Silo feed monitoring with Laser Scanners: Laser scanners scan the level of feed in the silo, providing real-time information on available feed stocks. Can also be used in grain silos.
Monitoring feed in the silo with Load Cells: Load cells installed under the silos measure the weight of the remaining feed, providing accurate data for replenishment planning. The most modern cells connect to the internet and send data to an app available on a cell phone or computer.
Silo feed monitoring with tension sensor: This sensor measures the tension in the silo’s suspension cable, indirectly indicating the feed level. Based on the tension, it is possible to determine how much feed has been consumed.
These additional examples highlight how Poultry Farming 4.0 incorporates a wide range of monitoring technologies to ensure adequate feed supply, optimizing bird feeding and improving production efficiency.
It’s also important to keep the following question in mind: are we training employees in these technologies?
HEALTH
Preventive flock health monitoring: Digital pathogen monitoring of poultry flocks through the collection of excreta and the use of qPCR, which allows poultry producers to continuously monitor and quantify gastrointestinal (GI) pathogens quickly, accurately and reliably, with early warning of pathogen levels – allowing them to take effective preventive action, fast, accurate and reliable, in a non-invasive way.
MANAGEMENT
Decision Support System (DSS) – The data collected generates reports and insights that help with management and decision-making. The data is unified on a single platform, allowing an overview of the entire chain, with traceability and transparency of the
business enabling the company to work with Blockchain.

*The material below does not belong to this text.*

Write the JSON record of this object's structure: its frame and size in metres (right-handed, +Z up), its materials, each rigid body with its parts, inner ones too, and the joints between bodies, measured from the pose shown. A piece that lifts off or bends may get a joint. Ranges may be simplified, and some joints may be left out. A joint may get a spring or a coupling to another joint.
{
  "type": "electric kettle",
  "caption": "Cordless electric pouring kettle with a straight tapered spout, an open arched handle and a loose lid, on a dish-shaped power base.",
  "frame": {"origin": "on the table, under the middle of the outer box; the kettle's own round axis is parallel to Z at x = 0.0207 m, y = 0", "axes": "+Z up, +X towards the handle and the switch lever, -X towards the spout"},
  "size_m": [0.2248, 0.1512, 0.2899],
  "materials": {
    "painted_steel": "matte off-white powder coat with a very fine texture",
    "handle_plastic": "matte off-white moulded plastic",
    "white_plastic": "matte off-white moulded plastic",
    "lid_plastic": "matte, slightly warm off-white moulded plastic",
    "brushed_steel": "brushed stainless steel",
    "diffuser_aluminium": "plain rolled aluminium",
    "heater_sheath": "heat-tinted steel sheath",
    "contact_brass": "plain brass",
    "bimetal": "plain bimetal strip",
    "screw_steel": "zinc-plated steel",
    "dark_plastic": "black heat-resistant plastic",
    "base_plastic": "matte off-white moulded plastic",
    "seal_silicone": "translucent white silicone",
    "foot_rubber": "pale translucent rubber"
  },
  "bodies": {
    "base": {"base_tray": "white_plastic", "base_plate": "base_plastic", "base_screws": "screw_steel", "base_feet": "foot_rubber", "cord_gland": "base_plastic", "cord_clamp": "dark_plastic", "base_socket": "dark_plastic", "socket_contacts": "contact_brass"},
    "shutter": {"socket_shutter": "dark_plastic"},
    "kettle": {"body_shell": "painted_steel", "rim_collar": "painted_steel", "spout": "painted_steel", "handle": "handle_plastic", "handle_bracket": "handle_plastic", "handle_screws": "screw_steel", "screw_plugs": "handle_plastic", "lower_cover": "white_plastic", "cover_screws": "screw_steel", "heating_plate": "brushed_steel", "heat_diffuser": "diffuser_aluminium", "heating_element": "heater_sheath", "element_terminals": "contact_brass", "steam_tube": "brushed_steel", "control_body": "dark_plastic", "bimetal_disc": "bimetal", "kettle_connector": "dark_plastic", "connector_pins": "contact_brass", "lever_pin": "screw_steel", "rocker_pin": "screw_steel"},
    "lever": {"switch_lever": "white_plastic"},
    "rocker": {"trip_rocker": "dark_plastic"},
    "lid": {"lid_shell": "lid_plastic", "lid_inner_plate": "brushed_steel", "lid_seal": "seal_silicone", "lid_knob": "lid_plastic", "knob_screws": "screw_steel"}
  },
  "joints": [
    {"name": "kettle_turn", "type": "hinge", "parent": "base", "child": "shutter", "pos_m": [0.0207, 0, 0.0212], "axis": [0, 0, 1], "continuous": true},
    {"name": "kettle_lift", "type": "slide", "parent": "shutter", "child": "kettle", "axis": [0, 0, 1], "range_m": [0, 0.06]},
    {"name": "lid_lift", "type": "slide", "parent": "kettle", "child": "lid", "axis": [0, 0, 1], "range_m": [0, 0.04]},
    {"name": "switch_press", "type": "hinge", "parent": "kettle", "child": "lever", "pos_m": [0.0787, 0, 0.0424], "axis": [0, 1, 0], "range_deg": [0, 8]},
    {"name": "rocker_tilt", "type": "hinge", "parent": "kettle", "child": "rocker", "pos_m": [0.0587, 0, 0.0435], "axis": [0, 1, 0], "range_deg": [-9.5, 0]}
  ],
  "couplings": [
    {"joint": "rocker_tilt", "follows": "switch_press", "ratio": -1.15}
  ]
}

Blockchain (a distributed ledger technology that allows you to track and manage information securely and efficiently):
Improves supply chain transparency: the Blockchain can be used to improve the transparency of the poultry supply chain. This can help ensure that consumers have access to information about how poultry food has been produced.
Dynamic planning: The data makes it possible to plan for the short and long term dynamically, optimizing processes and maximizing production.

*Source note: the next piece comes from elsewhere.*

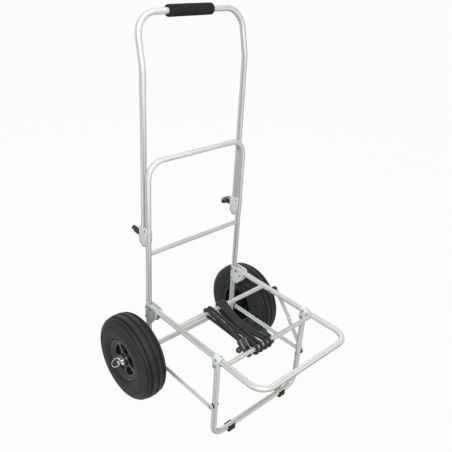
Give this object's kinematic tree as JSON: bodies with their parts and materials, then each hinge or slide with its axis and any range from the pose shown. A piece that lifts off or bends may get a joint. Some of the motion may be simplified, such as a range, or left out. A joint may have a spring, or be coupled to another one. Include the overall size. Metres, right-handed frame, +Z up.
{
  "type": "surfcasting trolley",
  "caption": "Folding trolley with a telescopic handle, pneumatic wheels and a tubular platform on a leg frame, with an elastic cord for tying down tackle.",
  "frame": {"origin": "on the ground under the middle of the trolley's bounding box", "axes": "+Z up; the platform points to -Y, the handle leans to +Y; +X to the right seen from the front of the platform looking along +Y"},
  "size_m": [0.5892, 0.59, 1.0812],
  "materials": {
    "aluminium": "satin, bare drawn tube",
    "drawn_aluminium": "satin with fine drawn lines",
    "zinc": "bright zinc plate",
    "flat_bar": "zinc-plated flat bar",
    "steel": "bright plated",
    "tyre": "matt ribbed tread",
    "rim": "black, half gloss",
    "foam": "closed-cell foam, matt",
    "black_plastic": "black moulded, half gloss",
    "rubber": "matt moulded",
    "cord": "braided sheath over rubber"
  },
  "bodies": {
    "back": {"back_frame": "aluminium", "back_crossbar": "drawn_aluminium", "axle_rod": "steel", "axle_tube": "drawn_aluminium", "axle_collar_left": "steel", "axle_collar_right": "steel", "axle_spacer_left": "steel", "axle_spacer_right": "steel", "wheel_washer_left": "steel", "wheel_washer_right": "steel", "hinge_bracket_left": "zinc", "hinge_bracket_right": "zinc", "hinge_rivet_upper_left": "steel", "hinge_rivet_lower_left": "steel", "hinge_rivet_upper_right": "steel", "hinge_rivet_lower_right": "steel", "platform_bolt_left": "steel", "platform_bolt_right": "steel", "stop_pin_left": "steel", "stop_pin_right": "steel", "clamp_bracket_left": "zinc", "clamp_bracket_right": "zinc"},
    "handle": {"handle_tube": "aluminium", "handle_grip": "foam"},
    "platform": {"platform_frame": "aluminium", "rear_crossbar": "drawn_aluminium", "front_crossbar": "drawn_aluminium", "bungee_cord": "cord", "bungee_hook_first": "black_plastic", "bungee_hook_last": "black_plastic", "leg_clip_left": "zinc", "leg_clip_right": "zinc", "leg_bolt_left": "steel", "leg_bolt_right": "steel", "stay_bolt": "steel", "stay_spacer": "black_plastic"},
    "leg": {"leg_frame": "aluminium", "foot_left": "rubber", "foot_right": "rubber", "strut_bolt_left": "steel", "strut_bolt_right": "steel", "strut_spacer_left": "black_plastic", "strut_spacer_right": "black_plastic"},
    "left_strut": {"strut_left": "flat_bar"},
    "right_strut": {"strut_right": "flat_bar"},
    "upper_stay": {"stay_upper": "flat_bar"},
    "lower_stay": {"stay_lower": "flat_bar"},
    "left_wheel": {"tyre_left": "tyre", "rim_left": "rim"},
    "right_wheel": {"tyre_right": "tyre", "rim_right": "rim"},
    "left_clamp": {"clamp_screw_left": "steel", "clamp_knob_left": "black_plastic"},
    "right_clamp": {"clamp_screw_right": "steel", "clamp_knob_right": "black_plastic"},
    "left_pin": {"linch_pin_left": "steel"},
    "right_pin": {"linch_pin_right": "steel"},
    "left_ring": {"linch_ring_left": "steel"},
    "right_ring": {"linch_ring_right": "steel"}
  },
  "joints": [
    {"name": "handle_slide", "type": "slide", "parent": "back", "child": "handle", "axis": [0, 0, -1], "range_m": [0, 0.35]},
    {"name": "platform_fold", "type": "hinge", "parent": "back", "child": "platform", "pos_m": [0, 0.145, 0.284], "axis": [-1, 0, 0], "range_deg": [0, 88]},
    {"name": "leg_fold", "type": "hinge", "parent": "platform", "child": "leg", "pos_m": [0, -0.131, 0.265], "axis": [1, 0, 0], "range_deg": [0, 90]},
    {"name": "strut_left_fold", "type": "hinge", "parent": "leg", "child": "left_strut", "pos_m": [0, -0.131, 0.129], "axis": [-1, 0, 0], "range_deg": [0, 83.7]},
    {"name": "strut_right_fold", "type": "hinge", "parent": "leg", "child": "right_strut", "pos_m": [0, -0.131, 0.129], "axis": [-1, 0, 0], "range_deg": [0, 83.7]},
    {"name": "stay_upper_fold", "type": "hinge", "parent": "platform", "child": "upper_stay", "pos_m": [0, 0, 0.284], "axis": [-1, 0, 0], "range_deg": [0, 27.82]},
    {"name": "stay_lower_fold", "type": "hinge", "parent": "leg", "child": "lower_stay", "pos_m": [0, -0.131, 0.129], "axis": [1, 0, 0], "range_deg": [0, 47.72]},
    {"name": "wheel_left_spin", "type": "hinge", "parent": "back", "child": "left_wheel", "pos_m": [-0.227, 0.165, 0.13], "axis": [1, 0, 0], "continuous": true},
    {"name": "clamp_left_turn", "type": "hinge", "parent": "back", "child": "left_clamp", "pos_m": [-0.167, 0.21, 0.503], "axis": [0, 1, 0], "continuous": true},
    {"name": "linch_pin_left_pull", "type": "slide", "parent": "back", "child": "left_pin", "axis": [0, 0, 1], "range_m": [0, 0.03]},
    {"name": "linch_ring_left_swing", "type": "hinge", "parent": "left_pin", "child": "left_ring", "pos_m": [-0.2698, 0.165, 0.141], "axis": [0, 1, 0], "range_deg": [-58, 120]},
    {"name": "wheel_right_spin", "type": "hinge", "parent": "back", "child": "right_wheel", "pos_m": [0.227, 0.165, 0.13], "axis": [1, 0, 0], "continuous": true},
    {"name": "clamp_right_turn", "type": "hinge", "parent": "back", "child": "right_clamp", "pos_m": [0.167, 0.21, 0.503], "axis": [0, 1, 0], "continuous": true},
    {"name": "linch_pin_right_pull", "type": "slide", "parent": "back", "child": "right_pin", "axis": [0, 0, 1], "range_m": [0, 0.03]},
    {"name": "linch_ring_right_swing", "type": "hinge", "parent": "right_pin", "child": "right_ring", "pos_m": [0.2698, 0.165, 0.141], "axis": [0, -1, 0], "range_deg": [-58, 120]}
  ],
  "couplings": [
    {"joint": "leg_fold", "follows": "platform_fold", "ratio": 1.0227},
    {"joint": "strut_left_fold", "follows": "platform_fold", "ratio": 0.95091},
    {"joint": "strut_right_fold", "follows": "platform_fold", "ratio": 0.95091},
    {"joint": "stay_upper_fold", "follows": "platform_fold", "ratio": 0.31598},
    {"joint": "stay_lower_fold", "follows": "platform_fold", "ratio": 0.54204}
  ]
}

Through the alarms, technicians can see where there are problems and optimize their visits to the poultry houses that need support, searching for all the data stored on that batch to get to the root of the problem. This optimizes their time and the company’s resources, as well as making their work more efficient.
From these technologies Rodrigo also highlights the ability to control the farm environment intelligently. AI can regulate temperature, humidity and air quality, providing a more comfortable and productive environment for the birds.
These technologies, combined, enable more effective planning of production, optimizing processes, improving welfare and increasing overall productivity.
Poultry 4.0 tools go beyond monitoring and prediction. Variations in parameters outside acceptable limits, detected by sensors or data entered into cell phones, are quickly identified and generate alarms. These alarms notify the actuators, which can be automated systems, of the problem, allowing corrective action to be taken immediately.
In addition, AI plays a central role in generating performance predictions for each flock of birds.
These models can be adjusted according to new data, creating data, creating scenarios that guide the achievement of slaughter or egg production targets.
This continuous cycle of analysis, adjustment and action not only increases the production efficiency, but also improves the ability to anticipate and solve problems, resulting in more effective and successful operations.